Start Your Spring Cleaning


Your house is a very, very, very fine house, with two cats in the yard, life used to be so hard. Now everything is easy 'cause…you updated your property and casualty policy.





 

Property & Casualty insurance (P&C) is a term for policies that cover things like your house, cars, RVs, boats, motorcycles, etc. and the liabilities associated with them. These types of policies help safeguard against property damage as well as protect you from liability issues.

 

Most often, a person’s home is their biggest asset. Doesn’t it make sense to make sure it’s properly protected in case of a loss? Now is a great time to do some “spring cleaning” regarding your P&C policies. Because of the high inflation we have experienced, and the significant increase in home values, it’s important to make sure your coverage is up to date with the current value of your home.

 

Homeowners are typically required to maintain a policy that covers 80% of the replacement value of their home. If the coverage falls below the required amount the insurance company assumes the homeowner is self-insuring for the difference. This is called the coinsurance clause in the policy.

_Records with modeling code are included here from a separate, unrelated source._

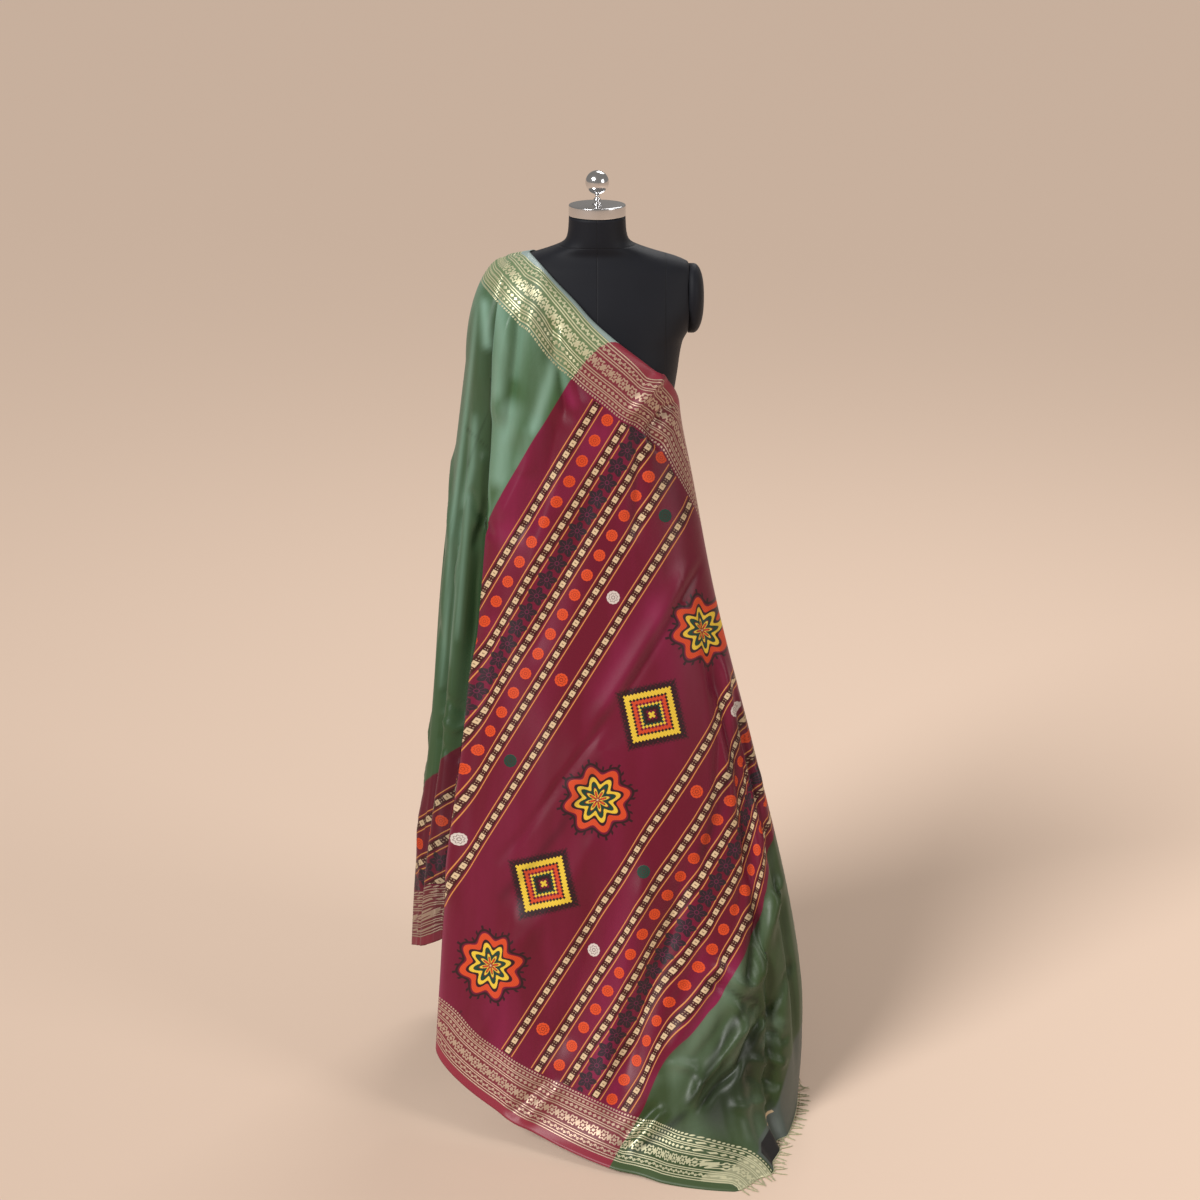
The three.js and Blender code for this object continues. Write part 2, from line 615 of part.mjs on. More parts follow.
const form = new THREE.Group();
form.add(
  piece("torso", torso(), formCloth),
  piece("arm_plate_right", armPlate(1), formCloth),
  piece("arm_plate_left", armPlate(-1), formCloth),
  piece("neck_cap", neckCap(), chrome),
  piece("finial", finial(), chrome),
  piece("pole", pole(), chrome),
  piece("stand_base", standBase(), paintedSteel),
);

const display = new THREE.Group();
display.add(saree, form);

export default display;
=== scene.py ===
"""A silk saree draped over a limbless dress form on a round stand.

Metres, +Z up, -Y towards the viewer; the origin is the middle of the stand's base on the floor.
"""

import logging
import math
from collections.abc import Sequence
from dataclasses import dataclass
from enum import Enum

import bmesh
import bpy
import numpy as np
from mathutils import Matrix, Vector


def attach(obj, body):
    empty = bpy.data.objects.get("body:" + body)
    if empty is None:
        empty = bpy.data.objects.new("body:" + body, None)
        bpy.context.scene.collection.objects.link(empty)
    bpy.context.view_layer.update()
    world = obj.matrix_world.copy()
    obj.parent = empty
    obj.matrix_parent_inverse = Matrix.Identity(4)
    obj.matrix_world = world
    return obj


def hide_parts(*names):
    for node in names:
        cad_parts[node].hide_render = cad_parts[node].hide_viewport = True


Tone = tuple[float, float, float]

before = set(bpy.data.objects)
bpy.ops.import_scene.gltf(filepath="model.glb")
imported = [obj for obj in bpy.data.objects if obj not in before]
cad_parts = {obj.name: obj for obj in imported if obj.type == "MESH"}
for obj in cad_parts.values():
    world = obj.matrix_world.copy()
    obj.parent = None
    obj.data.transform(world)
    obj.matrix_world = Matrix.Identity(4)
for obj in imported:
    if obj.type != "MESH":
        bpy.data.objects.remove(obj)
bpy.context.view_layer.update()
LOG = logging.getLogger("saree")

# The saree's own cut and how its coloured stretches follow each other from the fringed end
SAREE_WIDTH = 1.2
END_GREEN = 0.21
PALLU = 0.815
BODY_START = END_GREEN + PALLU
BORDER = 0.106
CLOTH = 0.0014

# Heights that the pieces share
SHOULDER = 1.4
SIDE_SELVEDGE = 1.326
TOP_CORNER = 0.83
FOLD_FOOT = 0.128
PLEAT_FOOT = 0.345
LEFT_FOOT = 0.205
BACK_FOOT = 0.262

# Shares of the front's width: the pleat is below 0 and the left side below that; the upper end lies on
# the shoulder's crest up to the first of the other two, and on the upper selvedge up to the second
PLEAT_SHARE = -0.02
CREST_FOOT = 0.16
CROSSING = 0.79

# Metres along the saree at the two ends of the upper selvedge, and across it at the right side's foot
SELVEDGE_AT_CREST = 1.288
SELVEDGE_AT_SIDE = 0.828
END_AT_SIDE = 0.27

# How sharply the hem drops from the fold to the floor, and the way over the shoulder by its chord
FOOT_DROP = 2.4
OVER_SHOULDER = 1.12

# The camera of the photograph: its place, how many degrees it looks down, and its focal length in pixels
CAMERA_PLACE = (0.005, -4.2, 2.4)
CAMERA_DOWN = 19.2
SENSOR = 36.0
FOCAL_PIXELS = 2362
FRAME_PIXELS = 1200

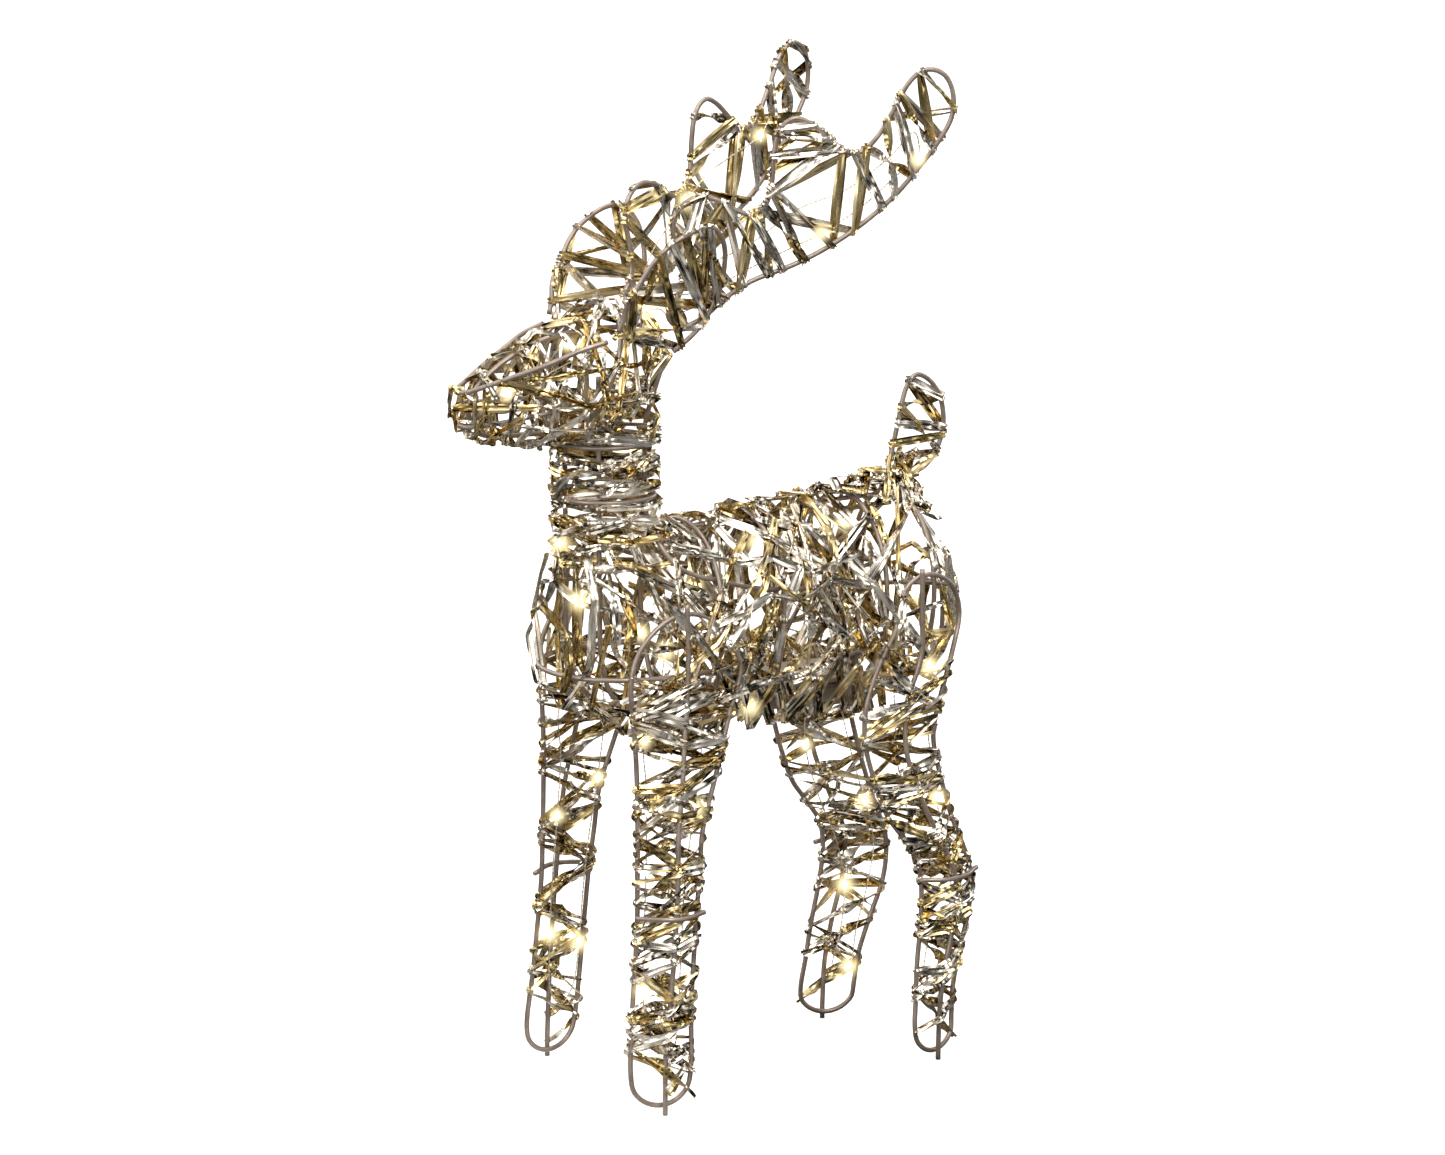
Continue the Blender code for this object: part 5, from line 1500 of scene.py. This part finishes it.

This clause requires a policy holder to maintain the right level of coverage, so the insurance company receives a fair premium for the risk of possible claims.

 

Here's an example of how the increase in value of your home can result in inadequate coverage if your policy is not updated. If you bought a house for $300,000 and the insurance company is insuring it for 80% of the value (the required coverage, excluding the value of the land, which is not part of replacement value of the house), and you suffered a loss, the insurance company would pay up to $240,000 to rebuild the house. If your house increases in value from $300,000 to $500,000 the insurance company will pay per the coinsurance formula in the policy.

 

The typical coinsurance formula is:

(actual amount of insurance / required amount of  insurance) X amount of loss = amount of claim.

 

If your policy hasn’t been updated to the proper value this is how the insurance company would calculate the payment for the loss filed: ($240,000 / $400,000) X $100,000 = $60,000. Resulting in a $20,000 coinsurance cost to the homeowner to complete the needed repairs.

 

Some homeowner policies have an inflation clause that automatically increases the policy to the required level. This is one reason why homeowners policies tend to increase regularly, because the value of the home keeps going up. While we don’t anticipate having losses, they do happen, so we need to keep our policies up to date to make sure we don’t fall into a coinsurance scenario.